На протяжении многих лет после его смерти Леди Берд постоянно посещала Президентскую библиотеку своего мужа. В реконструкции Овального кабинета президента Джонсона есть звуковые колонки, и она слушала, как его голос разносится по залам. «Я часто задавалась вопросом, насколько тяжело ей слышать его голос», — говорила ее подруга и бывший помощник Бетти Тилсон. «Я думаю, она находила в этом утешение. И говорила о нем довольно скупо… По ее словам, ей хотелось бы, чтобы он увидел прекрасных молодых женщин, какими стали Люси и Линда». В письме от 13 января 1999 года к ее подруге Бетти Форд, Леди Берд обмолвилась, как ей не хватает мужа в праздник, когда приезжают в гости их внуки и правнуки. «Линдону понравилось бы это и, без сомнения, взбодрило бы его!»
СОВРЕМЕННЫЕ ПЕРВЫЕ ЛЕДИ откладывают собственные мечты, чтобы поддержать амбиции своих мужей.
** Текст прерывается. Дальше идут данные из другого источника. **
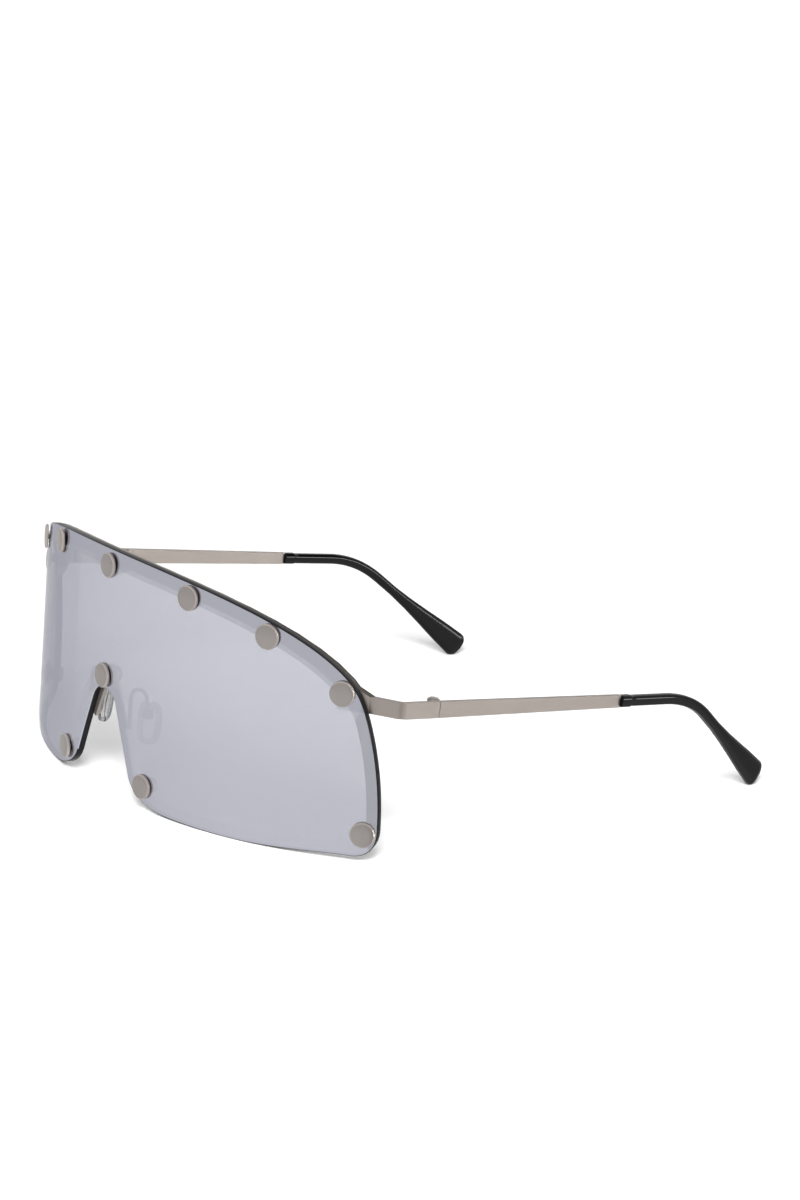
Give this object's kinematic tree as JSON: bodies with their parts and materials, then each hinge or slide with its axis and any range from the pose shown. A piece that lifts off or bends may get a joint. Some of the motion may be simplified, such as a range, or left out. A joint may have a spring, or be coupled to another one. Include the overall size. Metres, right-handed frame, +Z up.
{
  "type": "shield sunglasses",
  "caption": "Frameless shield sunglasses: one wrapped mirror lens riveted to a thin metal brow bar, with folding temples, black ear tips and rocking clear nose pads",
  "frame": {"origin": "on the surface that the pair rests on, below the middle of its width and of its length", "axes": "+X to the wearer's left, +Y to the rear along the temples, +Z up; the lens's front faces -Y"},
  "size_m": [0.1522, 0.156, 0.06],
  "materials": {
    "lens": "clear plastic with a silver flash mirror coat",
    "bar_nickel": "satin nickel",
    "stud_nickel": "satin nickel, lightly brushed, with a bright chamfer",
    "hinge_nickel": "satin nickel",
    "screw_steel": "machined",
    "tip_black": "black acetate, polished at the collar and satin at the paddle",
    "bush_clear": "clear",
    "pad_clear": "clear silicone"
  },
  "bodies": {
    "front": {"shield_lens": "lens", "brow_bar": "bar_nickel", "end_piece_left": "bar_nickel", "end_piece_right": "bar_nickel", "hinge_front_left": "hinge_nickel", "hinge_front_right": "hinge_nickel", "hinge_screw_left": "screw_steel", "hinge_screw_right": "screw_steel", "top_studs": "stud_nickel", "lower_studs": "stud_nickel", "bridge_stud": "stud_nickel", "lens_bushes": "bush_clear", "back_nuts": "stud_nickel", "nose_bracket": "hinge_nickel", "pad_arm_left": "hinge_nickel", "pad_arm_right": "hinge_nickel", "pad_box_left": "hinge_nickel", "pad_box_right": "hinge_nickel", "pad_screw_left": "screw_steel", "pad_screw_right": "screw_steel"},
    "temple_left": {"temple_left": "bar_nickel", "temple_tip_left": "tip_black", "hinge_temple_left": "hinge_nickel"},
    "temple_right": {"temple_right": "bar_nickel", "temple_tip_right": "tip_black", "hinge_temple_right": "hinge_nickel"},
    "pad_left": {"nose_pad_left": "pad_clear"},
    "pad_right": {"nose_pad_right": "pad_clear"}
  },
  "joints": [
    {"name": "temple_left_fold", "type": "hinge", "parent": "front", "child": "temple_left", "pos_m": [0.07292, -0.03349, 0.036], "axis": [-0.0039, 0.0971, 0.9953], "range_deg": [0, 93]},
    {"name": "temple_right_fold", "type": "hinge", "parent": "front", "child": "temple_right", "pos_m": [-0.07292, -0.03349, 0.036], "axis": [-0.0039, -0.0971, -0.9953], "range_deg": [0, 86]},
    {"name": "nose_pad_left_rock", "type": "hinge", "parent": "front", "child": "pad_left", "pos_m": [0.01123, -0.07101, 0.02182], "axis": [0.6428, 0.766, -0.0117], "range_deg": [-8, 8]},
    {"name": "nose_pad_right_rock", "type": "hinge", "parent": "front", "child": "pad_right", "pos_m": [-0.01123, -0.07101, 0.02182], "axis": [0.6428, -0.766, 0.0117], "range_deg": [-8, 8]}
  ]
}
Но случай с Хиллари Клинтон иной: она совершила временный маневр, чтобы помочь мужу, но никогда не отказывалась от личных планов. Она не станет довольствоваться всю жизнь положением героини второго плана.
= Но случай с Хиллари Клинтон иной: она совершила временный маневр, чтобы помочь мужу, но никогда не отказывалась от личных планов.
То, как познакомились Билл и Хиллари, красноречиво говорит об их отношениях и неоспоримой самоуверенности Хиллари. Они оба занимались в библиотеке юридического факультета Йельского университета, и Билл большую часть времени смотрел на Хиллари. Она сидела в противоположном конце читального зала, в больших очках и без макияжа. Он был ошеломлен, увидев, как она направляется к нему. «Послушайте, если вы будете продолжать смотреть на меня, мне придется постоянно оглядываться назад, — сказала Хиллари, — и я думаю, что мы должны познакомиться. Я — Хиллари Родэм». Билл вспоминает, что был так «ошарашен», что не смог сразу вспомнить свое имя.
Хиллари с самого начала знала, что Билл хотел стать президентом. Он охотно рассказывал друзьям о своем стремлении, и она влюбилась в него и его амбиции. Она задержалась в Йеле еще на один год, чтобы быть с ним, а не завершить обучение со своим курсом (она была одной из двадцати семи женщин на курсе). После стремительного ухаживания Билл трижды делал предложение, прежде чем Хиллари ответила «да». В интервью Хиллари сказала, что она «жутко боялась» выходить замуж за Билла, так как опасалась, что ее личность «потеряется в кильватере сильной от природы индивидуальности Билла».